As shown in the diagrams above, we think of GRC as an ecosystem.

Whatever happens to your solutions, your problems should be affected. If a solution is not really implemented, is not working, is partially working, etc. that should reflect in your problems because perhaps that is not even a real solution.

This is again back to the "reflecting the reality" topic.

Say you have a problem, a risk, that your "Website could be hacked". You stated in eramba in the Risk module and then you document that the solution to that problem is an Internal Control called "Vulnerability Scans" where a scan runs every checking for potential issues. So far you have completed the first principle. Now imagine no one has run that Vulnerability Test for a while and your website gets hacked.
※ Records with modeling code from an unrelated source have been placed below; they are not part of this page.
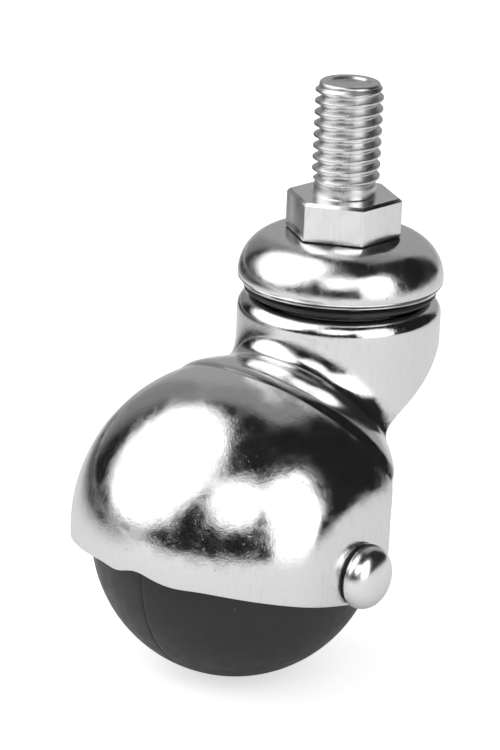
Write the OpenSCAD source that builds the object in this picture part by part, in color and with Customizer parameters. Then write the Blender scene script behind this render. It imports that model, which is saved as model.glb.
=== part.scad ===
// Hooded ball castor with a threaded stem.
// The origin is the centre of the collar's top face, where the stem is seated in
// furniture. +Z runs up the stem along the swivel axis, +X points to the ball's side
// and +Y runs along the ball's axle.

/* [Threaded stem] */
// Major diameter of the stem's thread
stem_d = 9.525; // [8:0.005:12]
// Length of the stem above the collar
stem_len = 16; // [10:0.5:40]
// Height of the chamfer at the stem's tip
stem_chamfer = 0.7; // [0.3:0.1:1.2]
// Width of the hex collar across its flats
hex_af = 14.29; // [13:0.01:18]
// Height of the hex collar
hex_h = 5.6; // [4:0.1:9]
// How much of the collar's top corners is turned off
hex_chamfer = 0.2; // [0.1:0.1:0.8]
// Turn of the collar's first corner from +X
hex_turn = 55.5; // [0:0.5:60]
// Diameter of the kingpin below the collar
kingpin_d = 8; // [6:0.1:9]
// Diameter of the riveted end of the kingpin
peen_d = 11; // [10:0.1:13]
// Height of the riveted end of the kingpin
peen_h = 1.6; // [1:0.1:3]

/* [Swivel cap] */
// Outer diameter of the cap
cap_d = 29; // [26:0.1:34]
// Radius of the cap's rounded crown
cap_crown = 6.1; // [5.5:0.1:7]
// Thickness of the cap's sheet
cap_wall = 1.4; // [1:0.1:1.8]
// Depth of the lip that curls in under the crown
lip_h = 1.6; // [1:0.1:2.5]
// How far the lip curls in
lip_curl = 0.75; // [0.3:0.05:1]
// Thickness of the ring under the lip
ring_t = 0.65; // [0.4:0.05:1]

/* [Swivel bearing] */
// Diameter of the balls of the upper row
upper_ball_d = 3.969; // [3.175:0.001:4.4]
// Number of balls in the upper row
upper_count = 14; // [8:1:14]
// Diameter of the balls of the lower row
lower_ball_d = 3.175; // [2.5:0.001:3.4]
// Number of balls in the lower row
lower_count = 10; // [6:1:10]
// Running clearance between the balls and their tracks
race_gap = 0.04; // [0.02:0.01:0.1]
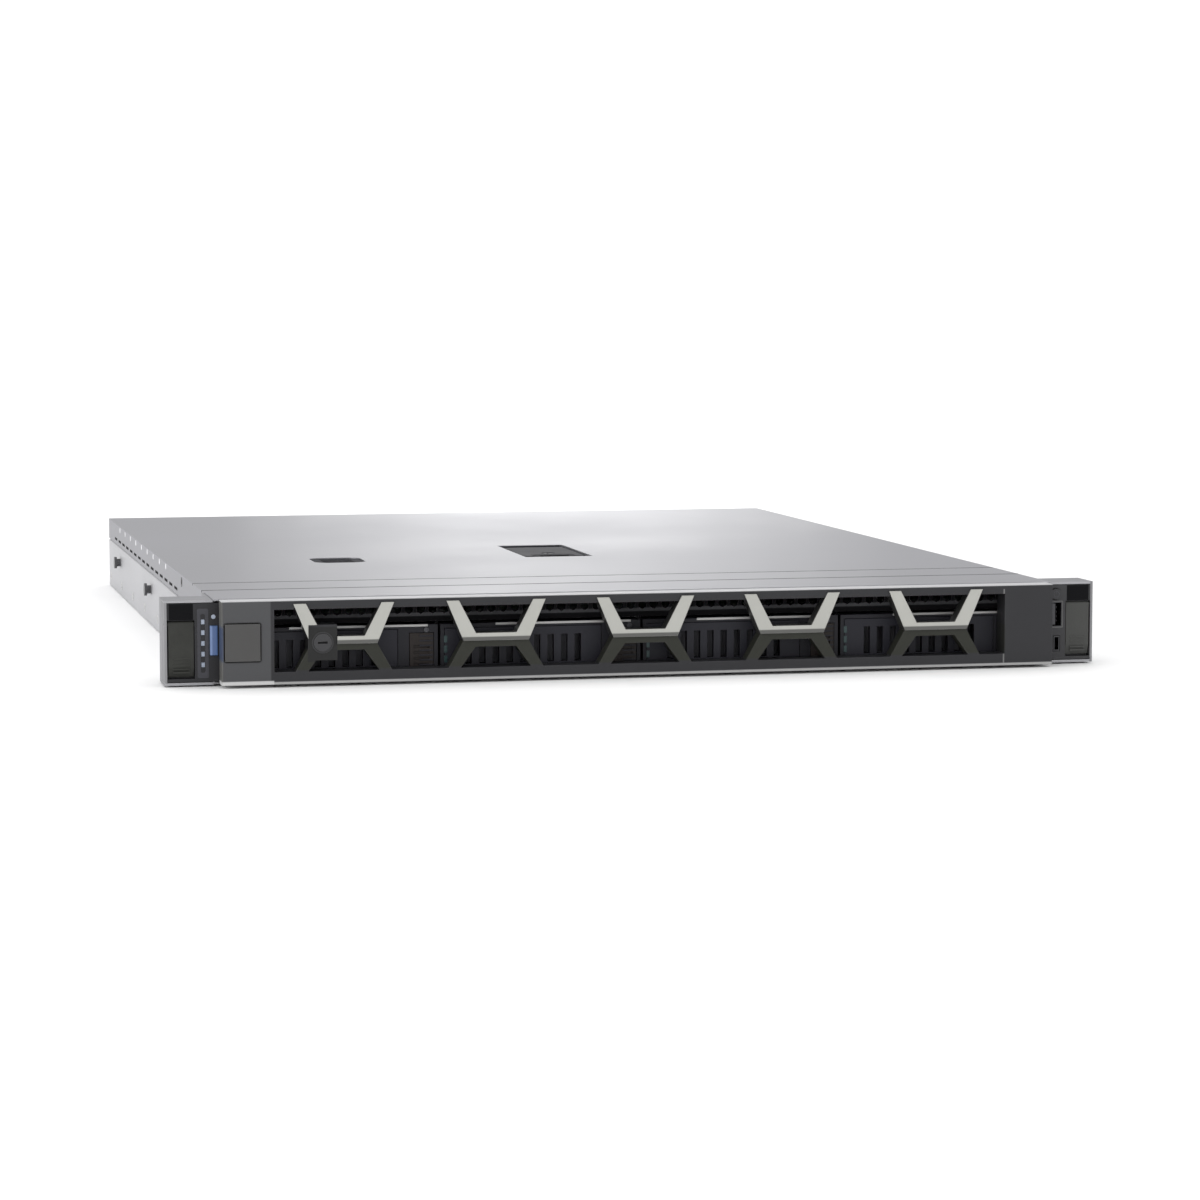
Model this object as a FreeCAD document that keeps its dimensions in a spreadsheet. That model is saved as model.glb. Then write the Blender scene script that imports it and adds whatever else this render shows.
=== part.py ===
import FreeCAD, Part
import os
import re
import Sketcher

# A server one rack unit high, with its front bezel on and its lid shut.
# Frame: X to the right seen from the front, Y to the back, Z up, in millimetres.
# The origin is at the middle of the bottom of the overall box. The front looks along -Y.

SIZES = {
    # Overall sizes of the case
    "body_width": 434.0,
    "body_height": 42.8,
    "overall_depth": 585.3,
    "gauge": 1.0,
    "seat_gap": 0.3,
    "rear_proud": 3.0,
    "bezel_proud": 13.8,
    "tray_set_back": 6.0,
    # Lid, the strip ahead of it and the step in the side walls that both lap over
    "seam_height": 30.0,
    "front_strip_depth": 47.0,
    "seam_gap": 0.4,
    "bead_back": 88.0,
    "bead_width": 1.6,
    "bead_depth": 0.4,
    "cover_travel": 12.0,
    "hook_first": 70.0,
    "hook_last": 51.1,
    "hook_length": 7.0,
    "hook_reach": 2.6,
    "hook_height": 2.0,
    "hook_drop": 8.5,
    "hook_count": 3,
    "grip_side": 122.5,
    "grip_back": 214.0,
    "grip_width": 28.0,
    "grip_length": 33.0,
    "grip_corner": 8.0,
    "grip_sink": 0.5,
    "grip_flange": 0.5,
    "flange_lip": 3.0,
    "skirt_hole_back": 140.0,
    "skirt_hole_drop": 3.8,
    "skirt_hole_radius": 1.6,
    # Latch that drives the lid back
    "latch_side": 3.0,
    "latch_back": 252.0,
    "latch_width": 38.0,
    "latch_length": 82.0,
    "pan_depth": 7.0,
    "pan_wall": 1.5,
    "pivot_in": 10.0,
    "pivot_drop": 3.3,
    "pin_radius": 1.25,
    "running_gap": 0.05,
    "lever_length": 60.0,
    "lever_thick": 3.8,
    "lever_gap": 0.5,
    "lever_scoop": 2.0,
    "scoop_length": 6.0,
    "arm_lean": 30.0,
    "arm_width": 8.0,
    "arm_thick": 4.0,
    "arm_well": 7.0,
    "lock_radius": 4.0,
    "lock_in": 12.0,
    "lock_slot": 1.2,
    "lock_slot_long": 5.6,
    "brace_top": 28.5,
    "brace_tall": 4.7,
    "brace_gauge": 1.2,
    "brace_play": 0.5,
    "brace_foot": 16.0,
    # Studs on the side walls for the slide rails
    "stud_back": 304.0,
    "stud_last": 76.5,
    "stud_height": 20.4,
    "stud_radius": 2.4,
    "stud_head_radius": 3.6,
    "stud_reach": 3.8,
    "stud_head_thick": 1.5,
    # Rack ears
    "ear_width": 24.0,
    "ear_depth": 22.0,
    "ear_gauge": 1.2,
    "ear_inset": 0.4,
    "ear_rim": 1.3,
    "ear_tongue": 38.0,
    "housing_lip": 3.4,
    "housing_lip_deep": 5.0,
    "rack_hole_in": 8.45,
    "rack_hole_radius": 3.8,
    "rack_screw_radius": 2.5,
    "rack_screw_reach": 12.0,
    "rack_head_radius": 4.2,
    "rack_head_long": 7.0,
    "rack_head_slot": 5.9,
    "slam_width": 12.5,
    "slam_height": 27.6,
    "slam_bottom": 4.6,
    "slam_thick": 3.2,
    "slam_barrel": 1.6,
    "slam_pin": 0.9,
    "slam_pin_reach": 1.7,
    "slam_side_gap": 0.4,
    "slam_grip_drop": 5.0,
    # Left control panel
    "led_out": 5.0,
    "led_lowest": 10.4,
    "led_pitch": 5.3,
    "led_width": 1.6,
    "led_height": 2.2,
    "led_count": 5,
    "led_bar_width": 4.0,
    "led_bar_deep": 1.2,
    "face_skin": 1.6,
    "id_in": 0.4,
    "id_width": 3.4,
    "id_height": 14.4,
    "id_middle": 22.3,
    "id_travel": 0.8,
    "id_proud": 1.2,
    # Right control panel
    "power_out": 3.6,
    "power_middle": 36.2,
    "power_radius": 2.8,
    "power_travel": 0.9,
    "power_proud": 1.2,
    "usb_out": 4.4,
    "usb_middle": 25.6,
    "usb_wide": 5.7,
    "usb_tall": 13.1,
    "usb_deep": 14.0,
    "usb_wall": 0.5,
    "usb_tongue": 1.8,
    "service_middle": 10.4,
    "service_wide": 3.2,
    "service_tall": 7.6,
    "service_deep": 8.0,
    # Bezel
    "bezel_side_gap": 2.7,
    "bezel_bottom": 1.2,
    "bezel_top": 42.5,
    "bezel_back_gap": 0.6,
    "top_bar": 4.4,
    "bottom_bar": 6.0,
    "bezel_end": 25.8,
    "bezel_wall": 1.7,
    "end_relief": 1.0,
    "end_round": 2.0,
    "trim_proud": 1.0,
    "strut_first": 34.4,
    "strut_last": 37.4,
    "strut_count": 5,
    "strut_deep": 8.0,
    "strut_leg": 6.2,
    "strut_foot": 48.0,
    "strut_mouth": 50.0,
    "strut_waist": 33.0,
    "waist_bottom": 20.6,
    "waist_bar": 3.8,
    "trim_top": 40.8,
    "key_in": 49.7,
    "key_middle": 21.4,
    "key_block_width": 14.4,
    "key_block_height": 17.6,
    "key_radius": 4.4,
    "key_slot_long": 5.0,
    "key_slot_wide": 1.1,
    "button_in": 10.2,
    "button_middle": 22.2,
    "button_width": 17.4,
    "button_height": 18.4,
    "button_gap": 0.4,
    "button_proud": 0.6,
    "button_travel": 1.6,
    "hinge_in": 3.0,
    "hinge_ahead": 2.6,
    "hinge_pin": 0.9,
    "hinge_lug": 1.9,
    "hinge_lug_tall": 4.0,
    "hinge_low": 8.0,
    "hinge_high": 32.0,
    # Drive cage, carriers and drives
    "bay_count": 4,
    "cage_in": 9.0,
    "divider": 0.6,
    "cage_length": 165.0,
    "shelf_height": 28.9,
    "shelf_thick": 1.2,
    "vent_side": 4.2,
    "vent_pitch": 6.0,
    "carrier_gap": 1.4,
    "carrier_height": 26.4,
    "carrier_front": 11.0,
    "carrier_set_back": 1.0,
    "rail_gauge": 0.5,
    "rail_length": 154.0,
    "lever_tab_gap": 6.2,
    "lever_tall": 22.0,
    "lever_plate": 3.5,
    "slot_pitch": 7.0,
    "slot_width": 3.4,
    "slot_tall": 14.0,
    "slot_count": 9,
    "tab_wide": 12.0,
    "tab_tall": 18.0,
    "tab_travel": 1.5,
    "groove_tall": 1.5,
    "groove_pitch": 3.0,
    "groove_deep": 0.9,
    "groove_in": 2.0,
    "groove_count": 4,
    "drive_gap": 3.0,
    "drive_height": 25.4,
    "drive_length": 146.0,
    "backplane_thick": 1.6,
    "connector_wide": 34.0,
    "connector_tall": 5.7,
    "air_gap_wide": 52.0,
    "air_gap_low": 9.6,
    "air_gap_high": 23.1,
    # Fans
    "fan_wall_back": 176.0,
    "fan_wall_foot": 4.0,
    "fan_size": 40.0,
    "fan_deep": 28.0,
    "fan_bore": 18.8,
    "fan_tip": 18.2,
    "fan_hub": 8.5,
    "fan_shaft": 1.5,
    "fan_in": 33.0,
    "frame_round": 2.8,
    "fan_count": 4,
    "rotor_deep": 18.0,
    "motor_deep": 5.0,
    "spoke_wide": 2.4,
    "blade_count": 7,
    "blade_twist": 38.0,
    "blade_thick": 1.4,
    "blade_reach": 17.1,
    # Power supply
    "psu_width": 86.0,
    "psu_length": 190.0,
    "psu_height": 39.6,
    "psu_gauge": 0.8,
    "psu_side_gap": 4.4,
    "psu_board_in": 23.8,
    "psu_sink_thick": 3.0,
    "psu_sink_in": 24.8,
    "psu_sink_tall": 23.8,
    "psu_coil_tall": 21.8,
    "psu_slot_tall": 23.8,
    "guard_ring": 1.2,
    "guard_pitch": 5.9,
    "guard_count": 3,
    "inlet_wide": 28.0,
    "inlet_tall": 21.0,
    "inlet_deep": 20.0,
    "inlet_flange": 1.6,
    "inlet_pin_pitch": 7.0,
    "inlet_pin_lift": 2.6,
    "inlet_pin_tall": 4.2,
    # Main board and what stands on it
    "board_side_gap": 17.5,
    "board_front_gap": 72.2,
    "board_thick": 1.6,
    "standoff": 4.4,
    "standoff_radius": 3.0,
    "sink_width": 84.0,
    "sink_length": 84.0,
    "sink_height": 25.0,
    "sink_side": 115.9,
    "sink_back": 104.4,
    "sink_base": 4.0,
    "socket_lift": 3.6,
    "fin_thick": 0.9,
    "fin_count": 18,
    "dimm_pitch": 10.0,
    "dimm_count": 4,
    "dimm_back": 116.0,
    "dimm_length": 133.4,
    "dimm_height": 30.0,
    "dimm_thick": 1.6,
    "dimm_socket_height": 8.0,
    "dimm_socket_width": 6.4,
    # Rear ports and expansion slots
    "net_in": 58.0,
    "net_pitch": 18.4,
    "rear_usb_in": 98.0,
    "video_in": 128.0,
    "serial_in": 26.0,
    "rj_wide": 16.0,
    "rj_tall": 13.4,
    "rj_deep": 21.0,
    "rj_mouth_wide": 11.8,
    "rj_mouth_tall": 8.6,
    "dsub_wide": 31.0,
    "dsub_tall": 12.5,
    "dsub_deep": 14.0,
    "dsub_mouth_wide": 16.8,
    "dsub_mouth_narrow": 14.2,
    "dsub_mouth_tall": 8.2,
    "jack_pitch": 24.8,
    "slot_gap": 8.0,
    "slot_cover_long": 80.0,
    "slot_cover_tall": 18.4,
    "slot_hole_pitch": 9.0,
    "slot_hole_count": 7,
    "riser_long": 96.0,
    "riser_tall": 28.0,
    "jack_radius": 2.4,
}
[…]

People will think you are not aware of what really is happening (to put it politely) in the organisation and this is of course very unprofessional.

To avoid this situation we have the Second Principle which is all about the "Status" of everything, in particular your solutions. 

  • Projects, Exceptions and Policies have mandatory deadlines for review. If you don't do them on time they will get a "Yellow" status.
  • You can (optionally) describe a testing methodology and calendar for your Internal Controls. If you don't test on time they will get a Yellow status. If the testing fails, they will get a Red status.

The screenshot above shows clearly policies with their reviews and the labels that clearly tell us which ones are okay and which ones are not. The same applies to any module in eramba.

Is only when all is reviewed on time and passed that labels are green. If any "Solution" gets a "Yellow" status, whatever problem will inherit that status as well. The Risks shown in the screenshot below clearly show those labels.

Using the Second Principle is very easy to tell:

  • Am I really compliant with PCI?
  • Are these Risks really mitigated?

Remember everyone can tell there are solutions, but most can not diligently prove it.